> [Supplied records]:

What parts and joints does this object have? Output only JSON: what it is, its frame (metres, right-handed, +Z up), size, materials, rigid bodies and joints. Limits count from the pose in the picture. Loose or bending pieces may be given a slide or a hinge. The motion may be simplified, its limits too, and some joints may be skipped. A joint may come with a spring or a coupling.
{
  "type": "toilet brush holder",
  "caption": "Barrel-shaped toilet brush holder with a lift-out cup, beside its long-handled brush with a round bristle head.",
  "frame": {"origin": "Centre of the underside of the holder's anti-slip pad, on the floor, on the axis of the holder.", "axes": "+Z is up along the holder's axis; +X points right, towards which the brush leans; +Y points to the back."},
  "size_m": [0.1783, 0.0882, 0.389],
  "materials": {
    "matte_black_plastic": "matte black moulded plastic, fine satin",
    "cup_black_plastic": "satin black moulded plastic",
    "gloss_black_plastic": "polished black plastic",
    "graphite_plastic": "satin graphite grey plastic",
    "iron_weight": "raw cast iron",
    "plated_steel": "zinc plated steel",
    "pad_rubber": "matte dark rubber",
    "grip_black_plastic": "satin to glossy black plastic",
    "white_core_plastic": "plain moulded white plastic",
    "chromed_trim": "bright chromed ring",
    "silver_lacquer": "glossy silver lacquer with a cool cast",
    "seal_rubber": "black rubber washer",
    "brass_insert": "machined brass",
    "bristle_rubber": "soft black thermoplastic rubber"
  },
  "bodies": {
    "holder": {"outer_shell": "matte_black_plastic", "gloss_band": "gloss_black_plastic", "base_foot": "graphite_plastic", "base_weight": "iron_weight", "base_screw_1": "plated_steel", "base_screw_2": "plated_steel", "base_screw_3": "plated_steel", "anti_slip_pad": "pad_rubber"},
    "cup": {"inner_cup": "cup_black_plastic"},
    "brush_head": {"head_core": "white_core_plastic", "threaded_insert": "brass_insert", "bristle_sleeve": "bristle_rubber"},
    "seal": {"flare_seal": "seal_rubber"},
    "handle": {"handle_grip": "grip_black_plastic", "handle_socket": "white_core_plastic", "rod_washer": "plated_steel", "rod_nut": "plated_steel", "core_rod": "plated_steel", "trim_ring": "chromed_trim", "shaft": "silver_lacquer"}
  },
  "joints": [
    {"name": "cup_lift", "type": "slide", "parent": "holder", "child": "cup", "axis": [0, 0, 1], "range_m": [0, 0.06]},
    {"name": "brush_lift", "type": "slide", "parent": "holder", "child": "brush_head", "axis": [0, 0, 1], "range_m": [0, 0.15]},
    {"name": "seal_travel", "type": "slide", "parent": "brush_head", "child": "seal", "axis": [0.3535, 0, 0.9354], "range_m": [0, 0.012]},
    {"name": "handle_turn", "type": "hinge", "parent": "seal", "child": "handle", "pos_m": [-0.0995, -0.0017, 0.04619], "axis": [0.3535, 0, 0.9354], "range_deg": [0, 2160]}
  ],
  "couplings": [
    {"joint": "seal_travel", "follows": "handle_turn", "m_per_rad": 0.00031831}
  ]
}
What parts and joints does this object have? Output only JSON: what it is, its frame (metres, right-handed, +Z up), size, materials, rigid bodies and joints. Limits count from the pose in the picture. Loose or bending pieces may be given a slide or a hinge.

> [Exercise aim]:
Transcribe the material above in its entirety. Match it exactly.

> [Exercise response]:
What parts and joints does this object have? Output only JSON: what it is, its frame (metres, right-handed, +Z up), size, materials, rigid bodies and joints. Limits count from the pose in the picture. Loose or bending pieces may be given a slide or a hinge. The motion may be simplified, its limits too, and some joints may be skipped. A joint may come with a spring or a coupling.
{
  "type": "toilet brush holder",
  "caption": "Barrel-shaped toilet brush holder with a lift-out cup, beside its long-handled brush with a round bristle head.",
  "frame": {"origin": "Centre of the underside of the holder's anti-slip pad, on the floor, on the axis of the holder.", "axes": "+Z is up along the holder's axis; +X points right, towards which the brush leans; +Y points to the back."},
  "size_m": [0.1783, 0.0882, 0.389],
  "materials": {
    "matte_black_plastic": "matte black moulded plastic, fine satin",
    "cup_black_plastic": "satin black moulded plastic",
    "gloss_black_plastic": "polished black plastic",
    "graphite_plastic": "satin graphite grey plastic",
    "iron_weight": "raw cast iron",
    "plated_steel": "zinc plated steel",
    "pad_rubber": "matte dark rubber",
    "grip_black_plastic": "satin to glossy black plastic",
    "white_core_plastic": "plain moulded white plastic",
    "chromed_trim": "bright chromed ring",
    "silver_lacquer": "glossy silver lacquer with a cool cast",
    "seal_rubber": "black rubber washer",
    "brass_insert": "machined brass",
    "bristle_rubber": "soft black thermoplastic rubber"
  },
  "bodies": {
    "holder": {"outer_shell": "matte_black_plastic", "gloss_band": "gloss_black_plastic", "base_foot": "graphite_plastic", "base_weight": "iron_weight", "base_screw_1": "plated_steel", "base_screw_2": "plated_steel", "base_screw_3": "plated_steel", "anti_slip_pad": "pad_rubber"},
    "cup": {"inner_cup": "cup_black_plastic"},
    "brush_head": {"head_core": "white_core_plastic", "threaded_insert": "brass_insert", "bristle_sleeve": "bristle_rubber"},
    "seal": {"flare_seal": "seal_rubber"},
    "handle": {"handle_grip": "grip_black_plastic", "handle_socket": "white_core_plastic", "rod_washer": "plated_steel", "rod_nut": "plated_steel", "core_rod": "plated_steel", "trim_ring": "chromed_trim", "shaft": "silver_lacquer"}
  },
  "joints": [
    {"name": "cup_lift", "type": "slide", "parent": "holder", "child": "cup", "axis": [0, 0, 1], "range_m": [0, 0.06]},
    {"name": "brush_lift", "type": "slide", "parent": "holder", "child": "brush_head", "axis": [0, 0, 1], "range_m": [0, 0.15]},
    {"name": "seal_travel", "type": "slide", "parent": "brush_head", "child": "seal", "axis": [0.3535, 0, 0.9354], "range_m": [0, 0.012]},
    {"name": "handle_turn", "type": "hinge", "parent": "seal", "child": "handle", "pos_m": [-0.0995, -0.0017, 0.04619], "axis": [0.3535, 0, 0.9354], "range_deg": [0, 2160]}
  ],
  "couplings": [
    {"joint": "seal_travel", "follows": "handle_turn", "m_per_rad": 0.00031831}
  ]
}
What parts and joints does this object have? Output only JSON: what it is, its frame (metres, right-handed, +Z up), size, materials, rigid bodies and joints. Limits count from the pose in the picture. Loose or bending pieces may be given a slide or a hinge.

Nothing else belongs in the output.